*Prompt*: Count how many lines hold the string "joints". Answer with that number and nothing more.

----

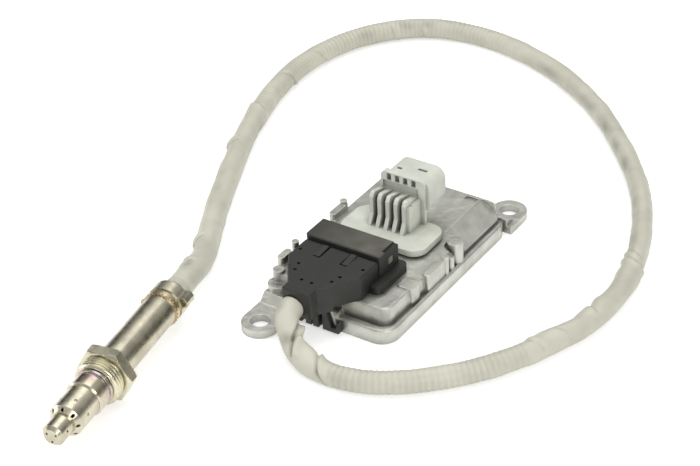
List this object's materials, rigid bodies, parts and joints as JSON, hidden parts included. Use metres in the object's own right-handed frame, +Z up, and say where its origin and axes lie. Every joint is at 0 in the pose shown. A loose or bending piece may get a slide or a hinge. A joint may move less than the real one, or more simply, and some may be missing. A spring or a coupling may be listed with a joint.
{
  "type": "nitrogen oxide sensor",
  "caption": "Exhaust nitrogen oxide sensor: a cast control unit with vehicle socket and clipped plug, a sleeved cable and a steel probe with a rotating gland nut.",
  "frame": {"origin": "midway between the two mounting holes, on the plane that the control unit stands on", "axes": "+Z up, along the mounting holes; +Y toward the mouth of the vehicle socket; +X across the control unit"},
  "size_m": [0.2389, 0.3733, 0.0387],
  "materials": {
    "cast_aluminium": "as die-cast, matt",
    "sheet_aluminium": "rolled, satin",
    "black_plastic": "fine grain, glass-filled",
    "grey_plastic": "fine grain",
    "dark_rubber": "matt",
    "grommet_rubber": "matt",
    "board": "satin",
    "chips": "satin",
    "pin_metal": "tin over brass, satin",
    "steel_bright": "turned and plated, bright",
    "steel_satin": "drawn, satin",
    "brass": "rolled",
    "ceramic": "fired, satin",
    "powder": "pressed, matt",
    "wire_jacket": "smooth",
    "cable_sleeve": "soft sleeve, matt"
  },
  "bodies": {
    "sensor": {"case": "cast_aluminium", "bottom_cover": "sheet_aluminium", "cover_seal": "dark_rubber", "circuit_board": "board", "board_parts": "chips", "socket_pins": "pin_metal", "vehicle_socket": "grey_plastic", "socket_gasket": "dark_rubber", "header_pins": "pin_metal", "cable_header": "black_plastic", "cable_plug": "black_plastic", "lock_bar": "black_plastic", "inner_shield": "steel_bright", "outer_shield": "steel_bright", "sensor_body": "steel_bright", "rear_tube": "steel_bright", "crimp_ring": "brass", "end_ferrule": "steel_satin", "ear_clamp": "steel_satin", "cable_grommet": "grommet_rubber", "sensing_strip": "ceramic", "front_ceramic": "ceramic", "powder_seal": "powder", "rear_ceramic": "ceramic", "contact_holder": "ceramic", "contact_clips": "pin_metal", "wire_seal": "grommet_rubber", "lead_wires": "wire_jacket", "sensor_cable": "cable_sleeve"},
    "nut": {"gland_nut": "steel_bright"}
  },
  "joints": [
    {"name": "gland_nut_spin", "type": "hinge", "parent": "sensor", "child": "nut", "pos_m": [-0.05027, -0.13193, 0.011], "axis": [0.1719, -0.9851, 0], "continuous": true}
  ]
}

----

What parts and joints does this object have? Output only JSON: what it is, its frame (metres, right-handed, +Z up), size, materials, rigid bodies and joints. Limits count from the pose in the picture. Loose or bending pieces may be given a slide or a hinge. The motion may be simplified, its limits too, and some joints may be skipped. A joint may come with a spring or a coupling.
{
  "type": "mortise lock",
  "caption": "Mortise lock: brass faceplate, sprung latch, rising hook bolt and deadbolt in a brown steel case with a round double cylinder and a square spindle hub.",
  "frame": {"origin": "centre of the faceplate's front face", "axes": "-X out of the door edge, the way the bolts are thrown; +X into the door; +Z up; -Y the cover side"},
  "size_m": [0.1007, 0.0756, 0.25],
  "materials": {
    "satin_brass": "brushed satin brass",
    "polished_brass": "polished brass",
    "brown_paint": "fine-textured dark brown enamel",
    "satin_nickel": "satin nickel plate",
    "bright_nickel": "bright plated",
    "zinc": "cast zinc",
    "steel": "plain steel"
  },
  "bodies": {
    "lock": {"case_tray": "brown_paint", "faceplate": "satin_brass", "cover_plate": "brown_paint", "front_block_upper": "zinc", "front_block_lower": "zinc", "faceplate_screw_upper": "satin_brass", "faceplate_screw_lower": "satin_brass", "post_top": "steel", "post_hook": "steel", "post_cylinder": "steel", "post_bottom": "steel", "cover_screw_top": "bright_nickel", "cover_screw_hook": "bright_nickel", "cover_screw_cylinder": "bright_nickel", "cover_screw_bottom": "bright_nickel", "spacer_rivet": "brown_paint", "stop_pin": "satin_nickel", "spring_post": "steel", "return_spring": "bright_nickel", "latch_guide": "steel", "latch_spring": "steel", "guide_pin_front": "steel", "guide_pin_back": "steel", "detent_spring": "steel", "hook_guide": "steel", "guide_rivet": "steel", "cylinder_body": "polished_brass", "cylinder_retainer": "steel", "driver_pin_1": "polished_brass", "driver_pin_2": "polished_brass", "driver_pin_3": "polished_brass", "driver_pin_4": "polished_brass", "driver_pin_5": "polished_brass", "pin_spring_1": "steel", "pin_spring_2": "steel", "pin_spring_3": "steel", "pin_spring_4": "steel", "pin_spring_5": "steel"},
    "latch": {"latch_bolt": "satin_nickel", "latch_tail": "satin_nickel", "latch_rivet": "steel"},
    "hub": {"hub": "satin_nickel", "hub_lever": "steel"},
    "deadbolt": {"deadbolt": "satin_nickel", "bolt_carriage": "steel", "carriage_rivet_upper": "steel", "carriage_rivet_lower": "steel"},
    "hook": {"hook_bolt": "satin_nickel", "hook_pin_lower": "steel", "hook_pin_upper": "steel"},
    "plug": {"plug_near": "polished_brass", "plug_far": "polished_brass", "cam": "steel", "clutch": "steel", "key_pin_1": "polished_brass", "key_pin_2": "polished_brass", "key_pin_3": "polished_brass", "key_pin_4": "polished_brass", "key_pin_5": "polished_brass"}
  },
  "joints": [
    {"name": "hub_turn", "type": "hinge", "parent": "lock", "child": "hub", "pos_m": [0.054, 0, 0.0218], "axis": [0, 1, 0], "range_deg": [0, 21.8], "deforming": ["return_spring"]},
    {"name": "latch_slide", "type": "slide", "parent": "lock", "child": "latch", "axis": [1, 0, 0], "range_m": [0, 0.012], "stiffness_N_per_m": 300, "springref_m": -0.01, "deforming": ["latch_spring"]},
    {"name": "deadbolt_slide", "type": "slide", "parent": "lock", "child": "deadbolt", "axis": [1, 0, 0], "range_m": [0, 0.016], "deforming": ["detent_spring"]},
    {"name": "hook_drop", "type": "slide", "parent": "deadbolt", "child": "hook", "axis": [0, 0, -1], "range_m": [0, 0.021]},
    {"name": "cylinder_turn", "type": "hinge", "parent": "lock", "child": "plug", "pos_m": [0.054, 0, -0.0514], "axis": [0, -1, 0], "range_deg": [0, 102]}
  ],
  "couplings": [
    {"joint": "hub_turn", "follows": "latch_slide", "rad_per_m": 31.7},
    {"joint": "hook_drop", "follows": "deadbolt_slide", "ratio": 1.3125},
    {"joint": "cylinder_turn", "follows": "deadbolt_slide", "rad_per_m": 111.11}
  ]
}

----

*Answer below*: 4